## Instruction
Quote only the part that opens with the line containing "BRANCH_LOWER_DIAMETER / 2 + GAP + COVER_WALL)" and closes with the line containing "obj.parent = None". Keep both of those lines.

## Source data
[start]

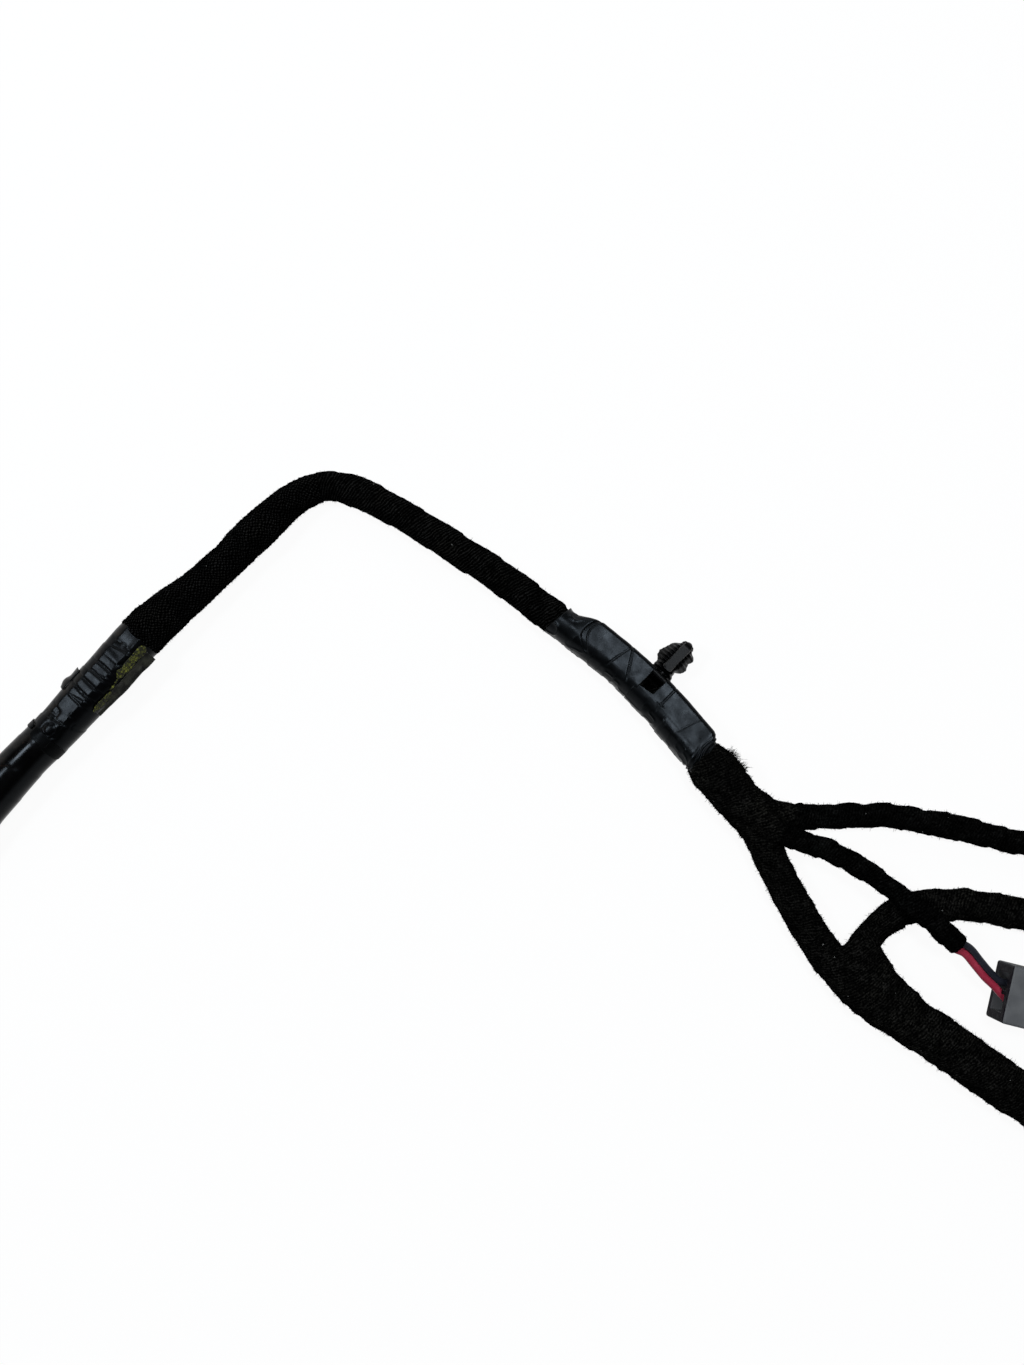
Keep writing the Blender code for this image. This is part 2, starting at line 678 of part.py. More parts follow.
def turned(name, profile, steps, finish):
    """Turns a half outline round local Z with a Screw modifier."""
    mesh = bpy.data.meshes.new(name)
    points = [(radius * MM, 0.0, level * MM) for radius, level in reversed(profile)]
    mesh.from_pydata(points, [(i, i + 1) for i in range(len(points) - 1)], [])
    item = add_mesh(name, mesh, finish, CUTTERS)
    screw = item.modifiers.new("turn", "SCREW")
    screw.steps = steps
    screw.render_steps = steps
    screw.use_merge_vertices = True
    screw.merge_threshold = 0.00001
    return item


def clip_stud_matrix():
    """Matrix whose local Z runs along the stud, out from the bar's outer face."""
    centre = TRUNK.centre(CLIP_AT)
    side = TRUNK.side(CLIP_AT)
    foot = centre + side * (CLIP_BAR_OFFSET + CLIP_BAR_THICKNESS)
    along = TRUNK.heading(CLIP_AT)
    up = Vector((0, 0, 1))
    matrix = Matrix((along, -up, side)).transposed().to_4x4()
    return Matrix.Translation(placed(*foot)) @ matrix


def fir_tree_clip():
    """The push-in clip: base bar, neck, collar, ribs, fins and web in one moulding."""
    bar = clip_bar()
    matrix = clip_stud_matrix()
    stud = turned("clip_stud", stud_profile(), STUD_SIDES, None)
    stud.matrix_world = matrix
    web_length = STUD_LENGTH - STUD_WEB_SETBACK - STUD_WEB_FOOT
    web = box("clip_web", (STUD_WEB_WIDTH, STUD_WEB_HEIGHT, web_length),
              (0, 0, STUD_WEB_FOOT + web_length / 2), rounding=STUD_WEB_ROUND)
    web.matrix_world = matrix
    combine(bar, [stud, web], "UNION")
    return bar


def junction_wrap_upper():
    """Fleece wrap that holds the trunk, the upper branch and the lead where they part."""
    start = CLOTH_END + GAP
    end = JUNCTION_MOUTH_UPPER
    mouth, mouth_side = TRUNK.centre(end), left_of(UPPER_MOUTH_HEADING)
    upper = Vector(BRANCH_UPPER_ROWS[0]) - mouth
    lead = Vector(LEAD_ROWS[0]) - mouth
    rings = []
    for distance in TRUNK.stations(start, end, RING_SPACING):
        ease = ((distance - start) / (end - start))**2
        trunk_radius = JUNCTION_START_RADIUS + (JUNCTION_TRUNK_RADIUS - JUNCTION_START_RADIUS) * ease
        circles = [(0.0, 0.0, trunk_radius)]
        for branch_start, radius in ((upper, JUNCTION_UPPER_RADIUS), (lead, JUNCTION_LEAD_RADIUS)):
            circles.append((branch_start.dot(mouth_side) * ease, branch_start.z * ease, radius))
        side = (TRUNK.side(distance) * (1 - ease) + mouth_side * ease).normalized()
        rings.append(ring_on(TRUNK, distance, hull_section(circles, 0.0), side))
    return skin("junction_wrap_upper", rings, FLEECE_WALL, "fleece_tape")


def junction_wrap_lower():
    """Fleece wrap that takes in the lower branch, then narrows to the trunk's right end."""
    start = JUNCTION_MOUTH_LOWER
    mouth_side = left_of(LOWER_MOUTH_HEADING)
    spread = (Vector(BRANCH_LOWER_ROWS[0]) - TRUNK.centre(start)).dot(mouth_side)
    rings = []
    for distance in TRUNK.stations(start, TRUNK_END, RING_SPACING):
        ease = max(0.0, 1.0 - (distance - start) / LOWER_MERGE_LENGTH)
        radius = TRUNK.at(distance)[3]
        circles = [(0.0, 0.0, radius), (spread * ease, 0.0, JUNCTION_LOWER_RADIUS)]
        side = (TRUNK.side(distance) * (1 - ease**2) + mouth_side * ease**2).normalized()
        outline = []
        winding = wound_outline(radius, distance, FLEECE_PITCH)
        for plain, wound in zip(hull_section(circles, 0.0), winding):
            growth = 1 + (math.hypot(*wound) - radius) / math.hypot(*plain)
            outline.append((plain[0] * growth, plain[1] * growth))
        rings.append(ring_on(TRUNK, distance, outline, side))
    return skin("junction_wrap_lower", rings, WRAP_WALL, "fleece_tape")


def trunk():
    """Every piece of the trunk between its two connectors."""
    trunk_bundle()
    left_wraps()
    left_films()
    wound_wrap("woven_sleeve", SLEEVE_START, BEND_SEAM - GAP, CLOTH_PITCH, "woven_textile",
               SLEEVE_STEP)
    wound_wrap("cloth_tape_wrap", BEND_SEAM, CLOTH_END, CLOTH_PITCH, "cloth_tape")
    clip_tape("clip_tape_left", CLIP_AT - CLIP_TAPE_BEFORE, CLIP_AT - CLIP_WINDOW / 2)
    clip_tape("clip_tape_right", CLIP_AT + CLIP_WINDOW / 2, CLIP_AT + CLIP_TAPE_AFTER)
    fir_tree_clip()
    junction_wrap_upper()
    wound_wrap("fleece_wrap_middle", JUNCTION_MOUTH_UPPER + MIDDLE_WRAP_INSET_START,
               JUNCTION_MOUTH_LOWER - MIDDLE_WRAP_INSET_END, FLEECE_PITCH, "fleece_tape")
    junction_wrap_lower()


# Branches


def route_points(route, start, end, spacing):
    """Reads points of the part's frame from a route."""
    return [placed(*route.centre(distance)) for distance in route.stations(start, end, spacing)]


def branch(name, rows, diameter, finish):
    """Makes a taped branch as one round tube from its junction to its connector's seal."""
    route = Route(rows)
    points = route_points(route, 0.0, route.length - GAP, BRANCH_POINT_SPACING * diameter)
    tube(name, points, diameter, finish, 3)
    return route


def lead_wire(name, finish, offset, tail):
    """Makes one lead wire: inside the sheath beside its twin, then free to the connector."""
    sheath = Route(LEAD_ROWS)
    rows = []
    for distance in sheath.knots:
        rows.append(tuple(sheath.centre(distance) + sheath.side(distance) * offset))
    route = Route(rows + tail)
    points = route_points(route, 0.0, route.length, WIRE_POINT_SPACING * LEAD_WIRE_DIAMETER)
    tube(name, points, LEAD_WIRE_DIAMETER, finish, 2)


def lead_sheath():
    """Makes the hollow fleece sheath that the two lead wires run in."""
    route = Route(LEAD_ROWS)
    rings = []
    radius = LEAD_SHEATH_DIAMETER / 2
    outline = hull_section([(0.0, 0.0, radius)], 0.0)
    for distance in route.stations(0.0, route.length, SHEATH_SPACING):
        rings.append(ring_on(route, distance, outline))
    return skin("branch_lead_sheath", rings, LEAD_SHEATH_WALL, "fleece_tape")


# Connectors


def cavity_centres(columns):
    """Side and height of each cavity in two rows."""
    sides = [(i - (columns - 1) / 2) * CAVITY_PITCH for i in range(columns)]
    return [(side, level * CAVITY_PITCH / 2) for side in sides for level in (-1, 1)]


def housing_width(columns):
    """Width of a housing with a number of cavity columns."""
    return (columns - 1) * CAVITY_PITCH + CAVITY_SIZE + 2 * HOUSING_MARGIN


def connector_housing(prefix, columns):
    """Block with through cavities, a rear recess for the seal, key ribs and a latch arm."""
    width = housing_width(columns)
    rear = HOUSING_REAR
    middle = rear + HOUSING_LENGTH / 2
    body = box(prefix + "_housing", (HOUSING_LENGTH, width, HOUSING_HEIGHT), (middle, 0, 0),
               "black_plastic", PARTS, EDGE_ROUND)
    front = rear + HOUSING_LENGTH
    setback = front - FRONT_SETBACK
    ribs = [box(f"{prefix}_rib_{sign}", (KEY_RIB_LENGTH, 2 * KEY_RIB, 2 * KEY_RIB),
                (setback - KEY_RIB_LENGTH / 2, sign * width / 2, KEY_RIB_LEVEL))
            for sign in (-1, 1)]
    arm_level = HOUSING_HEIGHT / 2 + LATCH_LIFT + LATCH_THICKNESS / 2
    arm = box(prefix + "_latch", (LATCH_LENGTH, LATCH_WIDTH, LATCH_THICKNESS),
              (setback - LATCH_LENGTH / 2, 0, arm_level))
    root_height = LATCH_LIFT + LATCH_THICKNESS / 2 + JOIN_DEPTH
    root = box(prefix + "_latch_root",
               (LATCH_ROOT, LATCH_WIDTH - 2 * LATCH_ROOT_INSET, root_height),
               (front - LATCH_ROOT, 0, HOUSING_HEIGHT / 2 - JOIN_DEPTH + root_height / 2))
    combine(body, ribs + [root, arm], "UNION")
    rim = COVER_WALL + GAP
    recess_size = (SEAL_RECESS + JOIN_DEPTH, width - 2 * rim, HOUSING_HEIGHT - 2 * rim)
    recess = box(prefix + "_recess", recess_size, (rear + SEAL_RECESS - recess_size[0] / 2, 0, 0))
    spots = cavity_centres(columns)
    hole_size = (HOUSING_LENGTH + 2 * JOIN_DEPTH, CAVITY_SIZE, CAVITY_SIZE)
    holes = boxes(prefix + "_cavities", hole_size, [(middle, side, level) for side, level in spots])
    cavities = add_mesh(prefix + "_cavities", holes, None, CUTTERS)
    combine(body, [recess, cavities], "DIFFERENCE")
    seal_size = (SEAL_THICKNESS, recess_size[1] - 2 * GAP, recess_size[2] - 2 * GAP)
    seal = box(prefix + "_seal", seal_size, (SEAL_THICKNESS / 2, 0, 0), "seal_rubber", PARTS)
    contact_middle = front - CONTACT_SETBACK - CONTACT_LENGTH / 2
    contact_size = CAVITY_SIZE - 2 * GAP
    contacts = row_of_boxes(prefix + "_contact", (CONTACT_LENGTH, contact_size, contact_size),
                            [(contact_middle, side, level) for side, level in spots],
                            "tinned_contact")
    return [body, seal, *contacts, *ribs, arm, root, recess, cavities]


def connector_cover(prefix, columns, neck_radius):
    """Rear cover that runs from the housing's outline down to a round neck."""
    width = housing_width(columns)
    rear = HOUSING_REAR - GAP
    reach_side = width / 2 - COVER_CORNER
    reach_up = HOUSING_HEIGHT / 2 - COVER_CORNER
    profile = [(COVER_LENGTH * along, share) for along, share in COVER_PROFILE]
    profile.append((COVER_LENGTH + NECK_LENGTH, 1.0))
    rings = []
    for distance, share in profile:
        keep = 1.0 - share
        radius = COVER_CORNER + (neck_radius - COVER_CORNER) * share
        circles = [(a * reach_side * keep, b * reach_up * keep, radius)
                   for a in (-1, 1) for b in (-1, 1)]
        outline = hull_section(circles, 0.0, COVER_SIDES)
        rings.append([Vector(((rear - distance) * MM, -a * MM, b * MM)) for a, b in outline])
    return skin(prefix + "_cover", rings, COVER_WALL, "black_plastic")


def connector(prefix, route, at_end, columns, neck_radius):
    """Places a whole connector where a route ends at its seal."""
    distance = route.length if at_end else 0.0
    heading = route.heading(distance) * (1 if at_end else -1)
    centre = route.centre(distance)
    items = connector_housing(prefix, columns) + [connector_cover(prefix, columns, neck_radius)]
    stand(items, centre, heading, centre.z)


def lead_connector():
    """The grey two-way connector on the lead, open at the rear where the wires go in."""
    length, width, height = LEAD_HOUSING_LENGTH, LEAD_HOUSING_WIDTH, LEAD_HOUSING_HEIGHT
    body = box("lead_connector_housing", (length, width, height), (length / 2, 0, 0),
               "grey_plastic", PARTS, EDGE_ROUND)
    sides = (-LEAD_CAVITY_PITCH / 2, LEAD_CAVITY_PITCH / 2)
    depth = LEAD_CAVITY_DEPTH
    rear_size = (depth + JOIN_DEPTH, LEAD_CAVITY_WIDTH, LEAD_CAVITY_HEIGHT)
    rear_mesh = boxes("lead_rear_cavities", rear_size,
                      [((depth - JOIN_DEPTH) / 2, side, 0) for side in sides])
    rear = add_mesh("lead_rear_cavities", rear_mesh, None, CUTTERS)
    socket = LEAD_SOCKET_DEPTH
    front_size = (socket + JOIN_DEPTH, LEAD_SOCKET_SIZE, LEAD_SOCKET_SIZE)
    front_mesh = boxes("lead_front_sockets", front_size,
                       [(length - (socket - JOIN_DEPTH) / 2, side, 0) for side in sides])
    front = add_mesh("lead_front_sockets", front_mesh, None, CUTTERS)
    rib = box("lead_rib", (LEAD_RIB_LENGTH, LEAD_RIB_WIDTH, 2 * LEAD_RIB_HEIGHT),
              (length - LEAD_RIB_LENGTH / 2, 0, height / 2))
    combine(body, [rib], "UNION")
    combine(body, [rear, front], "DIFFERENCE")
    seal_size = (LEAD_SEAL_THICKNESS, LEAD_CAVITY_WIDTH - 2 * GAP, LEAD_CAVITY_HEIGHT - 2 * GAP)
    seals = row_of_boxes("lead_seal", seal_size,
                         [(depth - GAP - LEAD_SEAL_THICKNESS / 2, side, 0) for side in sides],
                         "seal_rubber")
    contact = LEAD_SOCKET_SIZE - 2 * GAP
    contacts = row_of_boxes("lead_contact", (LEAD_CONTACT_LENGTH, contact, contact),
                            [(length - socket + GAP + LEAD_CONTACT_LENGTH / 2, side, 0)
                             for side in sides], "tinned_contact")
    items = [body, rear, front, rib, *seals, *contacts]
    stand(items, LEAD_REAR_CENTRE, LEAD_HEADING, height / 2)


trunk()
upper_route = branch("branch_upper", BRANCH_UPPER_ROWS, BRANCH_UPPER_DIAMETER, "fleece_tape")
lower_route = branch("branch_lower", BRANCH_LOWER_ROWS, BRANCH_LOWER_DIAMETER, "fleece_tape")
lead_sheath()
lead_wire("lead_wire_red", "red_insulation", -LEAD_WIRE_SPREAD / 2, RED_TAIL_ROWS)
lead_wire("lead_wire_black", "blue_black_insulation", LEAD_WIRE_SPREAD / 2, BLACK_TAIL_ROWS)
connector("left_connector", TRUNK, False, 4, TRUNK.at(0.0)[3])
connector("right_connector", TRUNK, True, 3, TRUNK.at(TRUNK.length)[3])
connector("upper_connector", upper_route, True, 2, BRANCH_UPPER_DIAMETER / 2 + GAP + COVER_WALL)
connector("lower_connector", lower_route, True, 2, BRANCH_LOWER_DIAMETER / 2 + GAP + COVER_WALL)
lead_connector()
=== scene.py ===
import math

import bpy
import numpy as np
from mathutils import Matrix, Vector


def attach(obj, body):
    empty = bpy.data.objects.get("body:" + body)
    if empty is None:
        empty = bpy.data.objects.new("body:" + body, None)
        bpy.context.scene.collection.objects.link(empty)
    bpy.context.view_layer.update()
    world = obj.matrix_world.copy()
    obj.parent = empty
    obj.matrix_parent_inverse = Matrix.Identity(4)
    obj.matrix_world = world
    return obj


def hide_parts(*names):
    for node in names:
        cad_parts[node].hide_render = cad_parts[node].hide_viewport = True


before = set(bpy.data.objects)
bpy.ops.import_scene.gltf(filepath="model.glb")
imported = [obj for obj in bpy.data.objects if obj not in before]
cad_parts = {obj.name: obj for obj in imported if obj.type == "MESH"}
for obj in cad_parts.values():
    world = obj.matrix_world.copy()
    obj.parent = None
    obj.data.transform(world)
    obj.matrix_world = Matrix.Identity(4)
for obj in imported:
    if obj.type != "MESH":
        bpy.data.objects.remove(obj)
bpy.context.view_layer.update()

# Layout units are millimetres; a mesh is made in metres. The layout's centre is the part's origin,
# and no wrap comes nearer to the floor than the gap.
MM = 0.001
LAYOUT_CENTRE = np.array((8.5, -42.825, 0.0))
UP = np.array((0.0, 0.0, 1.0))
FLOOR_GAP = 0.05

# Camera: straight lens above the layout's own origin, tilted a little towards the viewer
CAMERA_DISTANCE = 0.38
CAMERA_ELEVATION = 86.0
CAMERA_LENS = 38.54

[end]

## Task output
connector("lower_connector", lower_route, True, 2, BRANCH_LOWER_DIAMETER / 2 + GAP + COVER_WALL)
lead_connector()
=== scene.py ===
import math

import bpy
import numpy as np
from mathutils import Matrix, Vector


def attach(obj, body):
    empty = bpy.data.objects.get("body:" + body)
    if empty is None:
        empty = bpy.data.objects.new("body:" + body, None)
        bpy.context.scene.collection.objects.link(empty)
    bpy.context.view_layer.update()
    world = obj.matrix_world.copy()
    obj.parent = empty
    obj.matrix_parent_inverse = Matrix.Identity(4)
    obj.matrix_world = world
    return obj


def hide_parts(*names):
    for node in names:
        cad_parts[node].hide_render = cad_parts[node].hide_viewport = True


before = set(bpy.data.objects)
bpy.ops.import_scene.gltf(filepath="model.glb")
imported = [obj for obj in bpy.data.objects if obj not in before]
cad_parts = {obj.name: obj for obj in imported if obj.type == "MESH"}
for obj in cad_parts.values():
    world = obj.matrix_world.copy()
    obj.parent = None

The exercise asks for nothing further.